Working to Reduce Service Sex Is a Worthy Goal
It’s true that many women (although not all) want a more quality sex life, as do men. A man should be attuned to giving to his wife, meeting her needs, and treating her like the incredible sexual creature she is. If he doesn’t, she’ll be tempted to stray, just like a man is tempted when his needs aren’t met.
Therefore, they both should work together as a team to build intimacy, desire, and excitement in their sexual relationship. This isn’t accomplished through threats or withholding the very thing that tightens their bond. It is accomplished by having even more sex, communicating about sexual needs, exploring sex together. The goal is oneness—relationship-centric—not me-ness and female-centric.

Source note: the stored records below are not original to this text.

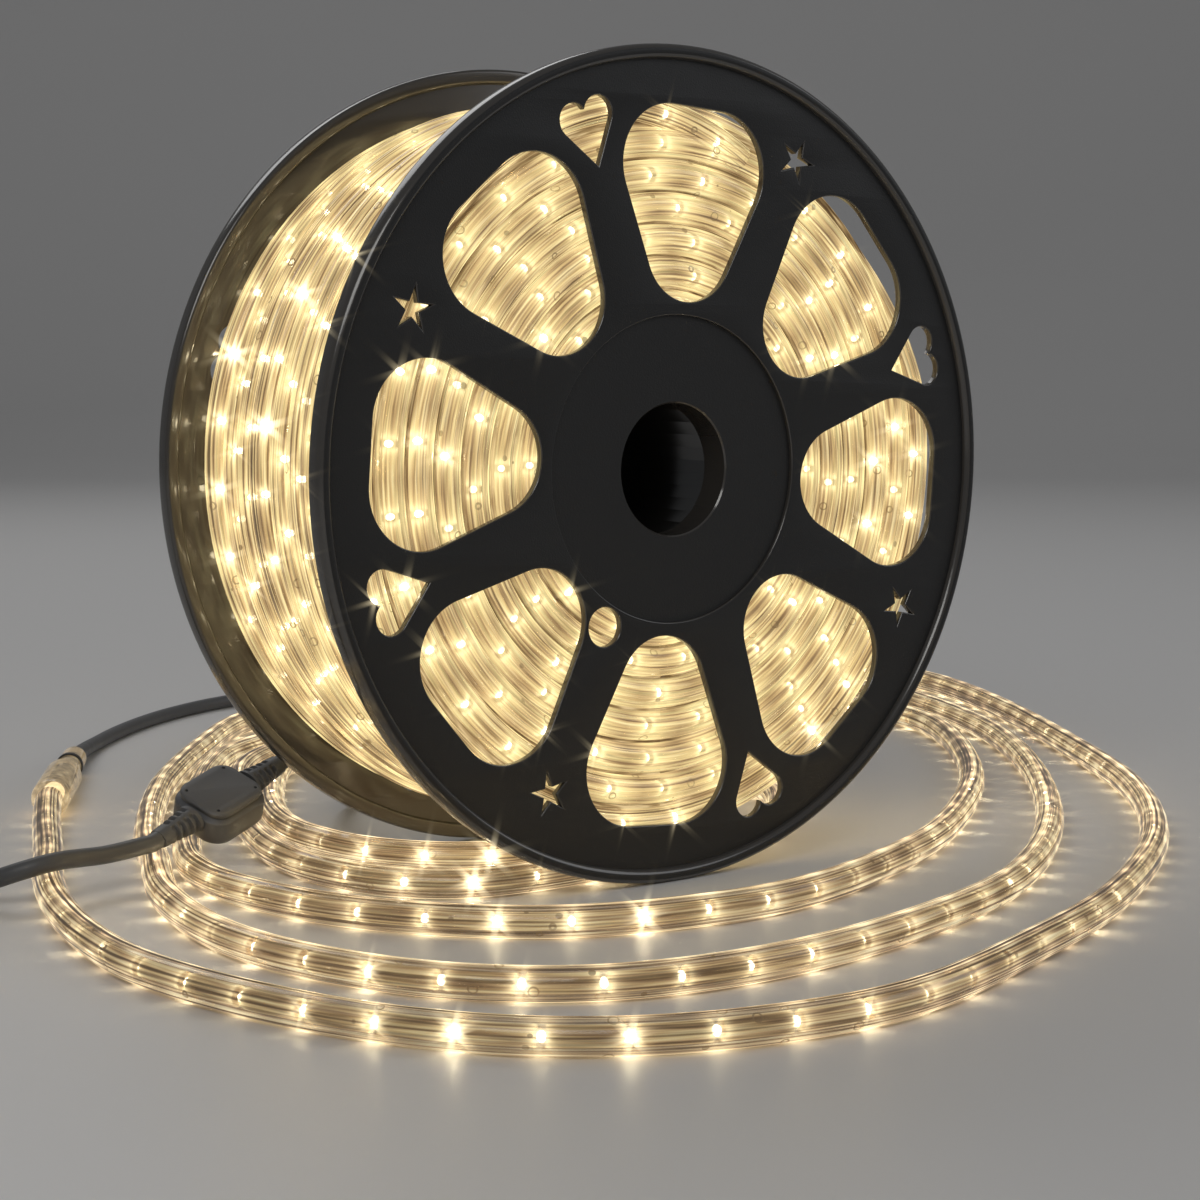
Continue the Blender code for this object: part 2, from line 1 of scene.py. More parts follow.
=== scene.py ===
"""LED rope light on its reel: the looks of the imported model.

Metres, +Z up. The origin is on the floor under the middle of the reel, whose axis lies along Y.
"""

import math

import bmesh
import bpy
from mathutils import Matrix, Vector


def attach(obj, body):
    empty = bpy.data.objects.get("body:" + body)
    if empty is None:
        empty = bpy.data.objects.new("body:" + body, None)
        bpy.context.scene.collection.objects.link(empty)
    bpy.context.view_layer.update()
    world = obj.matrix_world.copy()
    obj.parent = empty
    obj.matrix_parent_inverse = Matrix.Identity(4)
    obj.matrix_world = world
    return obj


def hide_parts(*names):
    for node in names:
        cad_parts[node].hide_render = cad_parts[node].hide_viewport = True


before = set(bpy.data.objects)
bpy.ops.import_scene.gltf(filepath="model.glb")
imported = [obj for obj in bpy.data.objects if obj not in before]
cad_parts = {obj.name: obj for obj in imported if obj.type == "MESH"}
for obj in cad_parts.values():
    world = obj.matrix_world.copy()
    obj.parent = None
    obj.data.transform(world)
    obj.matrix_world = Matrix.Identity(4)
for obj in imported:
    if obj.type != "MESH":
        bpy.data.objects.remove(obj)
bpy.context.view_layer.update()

# Camera
# A view from the front left, from a little above the reel's middle and tilted down a little,
# with a long lens.
camera_heading = math.radians(-37.183)
camera_tilt = math.radians(90 - 5.941)
camera_data = bpy.data.cameras.new("camera")
camera_data.sensor_width = 36.0
camera_data.lens = 74.07
camera = bpy.data.objects.new("camera", camera_data)
camera.location = (-0.6322, -0.8429, 0.2212)
camera.rotation_euler = (camera_tilt, 0.0, camera_heading)
bpy.context.collection.objects.link(camera)
bpy.context.scene.camera = camera

# Loose rope
# Half-inch rope light: a clear flexible vinyl rod with a row of diodes, 36 to the metre, and
# two wires cast into its core. Its loose end lies in loops round the reel.
rope_radius = 0.00635
rope_core_radius = 0.0037
diode_pitch = 0.0278
touch_gap = 0.0003
floor_gap = 0.0002
diode_width = 0.0040
steps_a_diode = 4
rope_floor_height = 0.0065
rope_on_floor = [
    (-0.177, 0.162), (-0.201, 0.108), (-0.219, 0.069), (-0.236, 0.023), (-0.249, -0.031),
    (-0.253, -0.083), (-0.243, -0.143), (-0.221, -0.198), (-0.186, -0.24), (-0.135, -0.265),
    (-0.07, -0.271), (0.012, -0.247), (0.099, -0.211), (0.199, -0.146), (0.285, -0.061),
    (0.359, 0.046), (0.431, 0.167), (0.476, 0.267), (0.48, 0.34), (0.452, 0.408), (0.395, 0.447),
    (0.32, 0.459), (0.24, 0.451), (0.165, 0.438), (0.095, 0.416), (0.037, 0.38), (-0.021, 0.314),
    (-0.057, 0.269), (-0.088, 0.226), (-0.117, 0.179), (-0.136, 0.145), (-0.158, 0.102),
    (-0.168, 0.076), (-0.195, 0.014), (-0.208, -0.05), (-0.203, -0.107), (-0.178, -0.161),
    (-0.134, -0.196), (-0.07, -0.207), (0.007, -0.196), (0.092, -0.165), (0.186, -0.097),
    (0.281, 0.0), (0.359, 0.105), (0.408, 0.213), (0.414, 0.275), (0.39, 0.33), (0.345, 0.366),
    (0.285, 0.382), (0.22, 0.38), (0.145, 0.366), (0.075, 0.345), (0.032, 0.322), (-0.016, 0.29),
    (-0.048, 0.252), (-0.075, 0.212), (-0.103, 0.167), (-0.122, 0.133), (-0.141, 0.099),
    (-0.153, 0.075), (-0.163, 0.048), (-0.167, 0.01), (-0.156, -0.042), (-0.131, -0.084),
    (-0.096, -0.115), (-0.05, -0.13), (0.003, -0.132), (0.069, -0.112), (0.141, -0.075),
    (0.233, -0.003), (0.305, 0.076), (0.353, 0.148), (0.366, 0.205), (0.354, 0.252),
    (0.318, 0.294), (0.262, 0.317), (0.2, 0.322), (0.13, 0.316), (0.07, 0.306), (0.025, 0.292),
    (-0.012, 0.268), (-0.04, 0.236), (-0.061, 0.199), (-0.085, 0.154), (-0.103, 0.11),
    (-0.118, 0.065), (-0.122, 0.025), (-0.113, -0.012), (-0.092, -0.036), (-0.062, -0.044),
    (-0.02, -0.044), (0.03, -0.04), (0.075, -0.025), (0.115, 0.005), (0.145, 0.05), (0.163, 0.105),
    (0.163, 0.165), (0.144, 0.225), (0.108, 0.264), (0.068, 0.278), (0.03, 0.274), (0.0, 0.256),
    (-0.022, 0.23), (-0.047, 0.191), (-0.072, 0.146), (-0.087, 0.108), (-0.092, 0.075),
    (-0.086, 0.038), (-0.067, 0.01),
]
rope_route = [(-0.166, 0.186, 0.0072)]
rope_route += [(x, y, rope_floor_height) for x, y in rope_on_floor]
rope_route += [(-0.04, -0.006, 0.007), (-0.015, -0.012, 0.0098)]


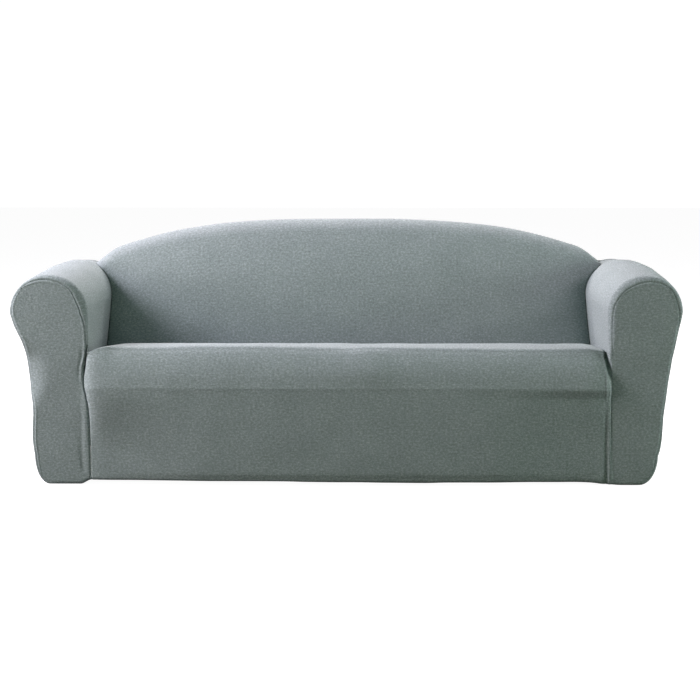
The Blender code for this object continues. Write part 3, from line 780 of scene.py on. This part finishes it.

A society in which individuals sacrifice, give, serve, and love is a strong and free society. It was this spirit of sacrifice by women—and men as they toiled and shed blood for their families—that made our nation great even back before women had all the rights of men. It wasn’t through selfishness that they paved the way for liberty for all, but through service to their husbands, families, work, and nation; and it is this spirit of selflessness that will preserve our liberty today.
Alexis de Tocqueville in his analysis of democracy in America in the early 1800s observed that American women who sacrificed much for their families and were treated with respect by their husbands were the backbone of the United States.
“If I were asked,” he wrote, “now that I am drawing to the close of this work, in which I have spoken of so many important things done by the Americans, to what the singular prosperity and growing strength of that people ought mainly to be attributed, I should reply—to the superiority of their women.”
Instead of striving to be superior to men, as Martin suggests with her female-centric rhetoric, women need to focus on the superiority of their character. By becoming better women, our nation will be better. Yes, sacrifice and service is part of that.